Effects of vitamin D and parathyroid hormone on muscle: potential role in uremic myopathy

Abstract
Profound asthenia is an early and almost obligatory finding in rickets and osteomalacia caused by vitamin D deficiency, as well as in primary hyperparathyroidism. The relative roles of changes of electrolyte concentrations in tissue compartments, disturbed vitamin D metabolism, and parathyroid hormone excess have not been well delineated. In patients with primary hyperparathyroidism and secondary hyperparathyroidism associated with osteomalacia, histochemistry is consistent with primary neurogenic damage. The EMG does not indicate the pathogenetic mechanism.
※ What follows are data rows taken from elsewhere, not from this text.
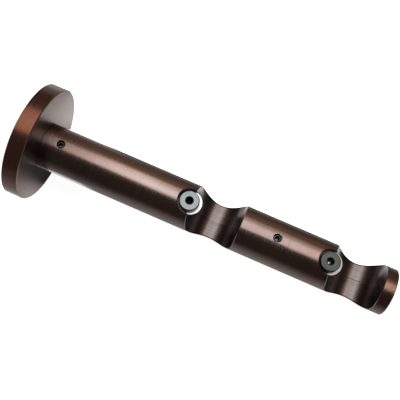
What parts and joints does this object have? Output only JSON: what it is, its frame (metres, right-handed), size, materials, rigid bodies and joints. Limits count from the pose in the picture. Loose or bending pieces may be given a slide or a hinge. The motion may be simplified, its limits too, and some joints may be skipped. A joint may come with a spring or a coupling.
{
  "type": "curtain pole bracket",
  "caption": "Wall bracket for parallel curtain poles: a round stem on a flat wall rose, cut across by round-bottomed pole seats with a clamp screw and washer beside each.",
  "frame": {"origin": "centre of the wall face of the rose and wall plate, on the stem's axis", "axes": "the stem runs out from the wall along -Y, +Y points into the wall, the poles lie along X, the pole seats open towards +Z"},
  "size_m": [0.05, 0.163, 0.05],
  "materials": {
    "stem_bronze": "dark antique bronze over brass, fine turning lines, satin",
    "rose_bronze": "dark antique bronze over brass, satin",
    "plate_steel": "plain turned and flat steel, zinc plated",
    "screw_steel": "zinc plated",
    "dark_steel": "blackened",
    "clamp_steel": "nickel plated, fine turning rings, satin",
    "washer_steel": "bright plated"
  },
  "bodies": {
    "root": {"wall_plate": "plate_steel", "spigot": "plate_steel", "spigot_screw": "screw_steel", "rose_cover": "rose_bronze", "inner_stem": "stem_bronze", "outer_stem": "stem_bronze", "root_grub_screw": "dark_steel", "joint_grub_screw": "dark_steel", "inner_clamp_screw": "clamp_steel", "inner_clamp_washer": "washer_steel", "outer_clamp_screw": "clamp_steel", "outer_clamp_washer": "washer_steel"}
  },
  "joints": []
}
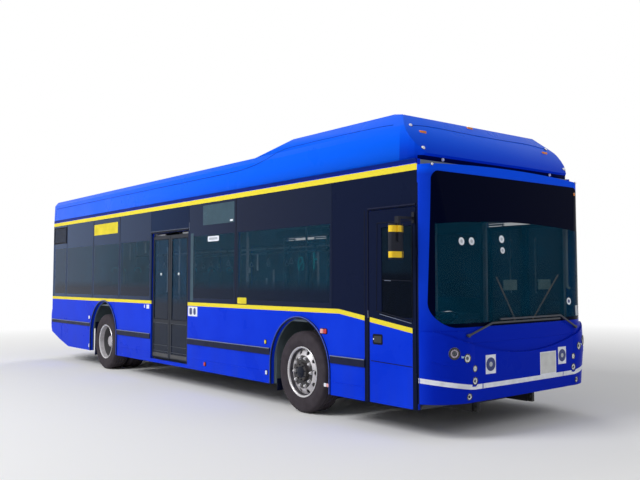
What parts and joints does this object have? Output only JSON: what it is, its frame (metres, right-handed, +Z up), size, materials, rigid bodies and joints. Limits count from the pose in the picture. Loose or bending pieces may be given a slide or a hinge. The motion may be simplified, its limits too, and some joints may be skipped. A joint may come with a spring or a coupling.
{
  "type": "city bus",
  "caption": "Low-floor electric city bus with hollow saloon, rolling wheels, steered front axle, inward-gliding double doors and a hinged driver's door.",
  "frame": {"origin": "on the ground under the middle of the bounding box", "axes": "+X to the front of the bus, +Y to its left, +Z up"},
  "size_m": [11.18, 3.16, 3.3279],
  "materials": {
    "blue_paint": "gloss royal blue, yellow stripes",
    "black_paint": "gloss black",
    "glass": "tinted, black printed border",
    "tyre": "satin rubber",
    "rim": "silver painted steel",
    "chassis_steel": "black chassis paint",
    "cast_steel": "bare casting",
    "floor_cover": "speckled grey floor covering",
    "interior": "light grey lining",
    "dark_plastic": "textured dark grey",
    "seat": "teal moulded plastic",
    "yellow_tube": "powder-coated tube",
    "rubber": "matt black",
    "lamp": "clear lens",
    "housing": "satin grey"
  },
  "bodies": {
    "chassis": {"battery_packs": "housing", "chassis_frame": "chassis_steel", "dashboard": "dark_plastic", "destination_displays": "black_paint", "door_gear": "housing", "drive_unit": "housing", "driver_partition": "interior", "driver_seat": "dark_plastic", "fixed_windows": "glass", "floor": "floor_cover", "front_axle": "cast_steel", "front_fascia": "blue_paint", "handrails": "yellow_tube", "lamps": "lamp", "mirror_left": "black_paint", "passenger_seats": "seat", "rear_axle": "cast_steel", "rear_bumper": "blue_paint", "rear_wall": "blue_paint", "roof_cowl": "blue_paint", "roof_panel": "interior", "side_trim": "rubber", "side_walls": "blue_paint", "wheel_housings": "interior", "windscreen": "glass", "windscreen_surround": "black_paint", "wipers": "dark_plastic"},
    "wheel_front_left": {"front_tyre_left": "tyre", "front_rim_left": "rim"},
    "wheel_front_right": {"front_tyre_right": "tyre", "front_rim_right": "rim"},
    "wheels_rear_left": {"rear_tyre_left": "tyre", "rear_rim_left": "rim"},
    "wheels_rear_right": {"rear_tyre_right": "tyre", "rear_rim_right": "rim"},
    "knuckle_left": {"knuckle_left": "cast_steel"},
    "knuckle_right": {"knuckle_right": "cast_steel"},
    "cab_door": {"cab_door": "blue_paint", "cab_door_glass": "glass", "mirror_right": "black_paint"},
    "steering_wheel": {"steering_wheel": "dark_plastic"},
    "post_right_middle_rear": {"post_right_middle_rear": "yellow_tube"},
    "leaf_right_middle_rear": {"leaf_right_middle_rear": "black_paint", "leaf_glass_right_middle_rear": "glass"},
    "post_right_middle_front": {"post_right_middle_front": "yellow_tube"},
    "leaf_right_middle_front": {"leaf_right_middle_front": "black_paint", "leaf_glass_right_middle_front": "glass"},
    "post_left_middle_rear": {"post_left_middle_rear": "yellow_tube"},
    "leaf_left_middle_rear": {"leaf_left_middle_rear": "black_paint", "leaf_glass_left_middle_rear": "glass"},
    "post_left_middle_front": {"post_left_middle_front": "yellow_tube"},
    "leaf_left_middle_front": {"leaf_left_middle_front": "black_paint", "leaf_glass_left_middle_front": "glass"},
    "post_left_front_rear": {"post_left_front_rear": "yellow_tube"},
    "leaf_left_front_rear": {"leaf_left_front_rear": "black_paint", "leaf_glass_left_front_rear": "glass"},
    "post_left_front_front": {"post_left_front_front": "yellow_tube"},
    "leaf_left_front_front": {"leaf_left_front_front": "black_paint", "leaf_glass_left_front_front": "glass"}
  },
  "joints": [
    {"name": "steer_left", "type": "hinge", "parent": "chassis", "child": "knuckle_left", "pos_m": [3.235, 0.96, 0.478], "axis": [0, 0, 1], "range_deg": [-38, 38]},
    {"name": "roll_front_left", "type": "hinge", "parent": "knuckle_left", "child": "wheel_front_left", "pos_m": [3.235, 1.1275, 0.478], "axis": [0, 1, 0], "continuous": true},
    {"name": "roll_rear_left", "type": "hinge", "parent": "chassis", "child": "wheels_rear_left", "pos_m": [-2.765, 1.1275, 0.478], "axis": [0, 1, 0], "continuous": true},
    {"name": "steer_right", "type": "hinge", "parent": "chassis", "child": "knuckle_right", "pos_m": [3.235, -0.96, 0.478], "axis": [0, 0, 1], "range_deg": [-38, 38]},
    {"name": "roll_front_right", "type": "hinge", "parent": "knuckle_right", "child": "wheel_front_right", "pos_m": [3.235, -1.1275, 0.478], "axis": [0, 1, 0], "continuous": true},
    {"name": "roll_rear_right", "type": "hinge", "parent": "chassis", "child": "wheels_rear_right", "pos_m": [-2.765, -1.1275, 0.478], "axis": [0, 1, 0], "continuous": true},
    {"name": "turn_steering_wheel", "type": "hinge", "parent": "chassis", "child": "steering_wheel", "pos_m": [5.01, -0.78, 1.12], "axis": [-0.4226, 0, 0.9063], "range_deg": [-700, 700]},
    {"name": "cab_door_hinge", "type": "hinge", "parent": "chassis", "child": "cab_door", "pos_m": [5.243, -1.303, 1.2], "axis": [0, 0, 1], "range_deg": [0, 80]},
    {"name": "post_right_middle_rear_turn", "type": "hinge", "parent": "chassis", "child": "post_right_middle_rear", "pos_m": [-0.843, -1.215, 1.3], "axis": [0, 0, 1], "range_deg": [0, 90]},
    {"name": "leaf_right_middle_rear_turn", "type": "hinge", "parent": "post_right_middle_rear", "child": "leaf_right_middle_rear", "pos_m": [-0.5065, -1.215, 1.3], "axis": [0, 0, -1], "range_deg": [0, 180]},
    {"name": "post_right_middle_front_turn", "type": "hinge", "parent": "chassis", "child": "post_right_middle_front", "pos_m": [0.443, -1.215, 1.3], "axis": [0, 0, -1], "range_deg": [0, 90]},
    {"name": "leaf_right_middle_front_turn", "type": "hinge", "parent": "post_right_middle_front", "child": "leaf_right_middle_front", "pos_m": [0.1065, -1.215, 1.3], "axis": [0, 0, 1], "range_deg": [0, 180]},
    {"name": "post_left_middle_rear_turn", "type": "hinge", "parent": "chassis", "child": "post_left_middle_rear", "pos_m": [-0.843, 1.215, 1.3], "axis": [0, 0, -1], "range_deg": [0, 90]},
    {"name": "leaf_left_middle_rear_turn", "type": "hinge", "parent": "post_left_middle_rear", "child": "leaf_left_middle_rear", "pos_m": [-0.5065, 1.215, 1.3], "axis": [0, 0, 1], "range_deg": [0, 180]},
    {"name": "post_left_middle_front_turn", "type": "hinge", "parent": "chassis", "child": "post_left_middle_front", "pos_m": [0.443, 1.215, 1.3], "axis": [0, 0, 1], "range_deg": [0, 90]},
    {"name": "leaf_left_middle_front_turn", "type": "hinge", "parent": "post_left_middle_front", "child": "leaf_left_middle_front", "pos_m": [0.1065, 1.215, 1.3], "axis": [0, 0, -1], "range_deg": [0, 180]},
    {"name": "post_left_front_rear_turn", "type": "hinge", "parent": "chassis", "child": "post_left_front_rear", "pos_m": [3.927, 1.215, 1.3], "axis": [0, 0, -1], "range_deg": [0, 90]},
    {"name": "leaf_left_front_rear_turn", "type": "hinge", "parent": "post_left_front_rear", "child": "leaf_left_front_rear", "pos_m": [4.2635, 1.215, 1.3], "axis": [0, 0, 1], "range_deg": [0, 180]},
    {"name": "post_left_front_front_turn", "type": "hinge", "parent": "chassis", "child": "post_left_front_front", "pos_m": [5.213, 1.215, 1.3], "axis": [0, 0, 1], "range_deg": [0, 90]},
    {"name": "leaf_left_front_front_turn", "type": "hinge", "parent": "post_left_front_front", "child": "leaf_left_front_front", "pos_m": [4.8765, 1.215, 1.3], "axis": [0, 0, -1], "range_deg": [0, 180]}
  ],
  "couplings": [
    {"joint": "steer_left", "follows": "steer_right", "ratio": 1},
    {"joint": "turn_steering_wheel", "follows": "steer_right", "ratio": 18},
    {"joint": "post_right_middle_front_turn", "follows": "post_right_middle_rear_turn", "ratio": 1},
    {"joint": "leaf_right_middle_rear_turn", "follows": "post_right_middle_rear_turn", "ratio": 2},
    {"joint": "leaf_right_middle_front_turn", "follows": "post_right_middle_rear_turn", "ratio": 2},
    {"joint": "post_left_middle_front_turn", "follows": "post_left_middle_rear_turn", "ratio": 1},
    {"joint": "leaf_left_middle_rear_turn", "follows": "post_left_middle_rear_turn", "ratio": 2},
    {"joint": "leaf_left_middle_front_turn", "follows": "post_left_middle_rear_turn", "ratio": 2},
    {"joint": "post_left_front_front_turn", "follows": "post_left_front_rear_turn", "ratio": 1},
    {"joint": "leaf_left_front_rear_turn", "follows": "post_left_front_rear_turn", "ratio": 2},
    {"joint": "leaf_left_front_front_turn", "follows": "post_left_front_rear_turn", "ratio": 2}
  ]
}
Biochemical studies show a direct effect of vitamin D on various aspects of muscle function: actinomyosin content (and also on extramuscular actin), impaired force generation, disturbed calcium transport by sarcoplasmic reticulum, decreased mitochondrial calcium content, and possibly impaired provision of ATP by mitochondria. Both 25-hydroxyvitamin D and 1,25,-dihydroxyvitamin D seem to have actions on muscle. Knowledge of the effects of parathyroid hormone on muscle is fragmentary, but muscle appears to possess a parathyroid hormone-responsive adenylate cyclase system. Alterations of skeletal muscle function in clinical and experimental uremia are due, at least in part, to deranged vitamin D metabolism. Changes of subcellular calcium transport in uremia are reverted by 1,25-dihydroxyvitamin D. Unregulated actinomyosin ATPase may be important for the hypercatabolism of uremia.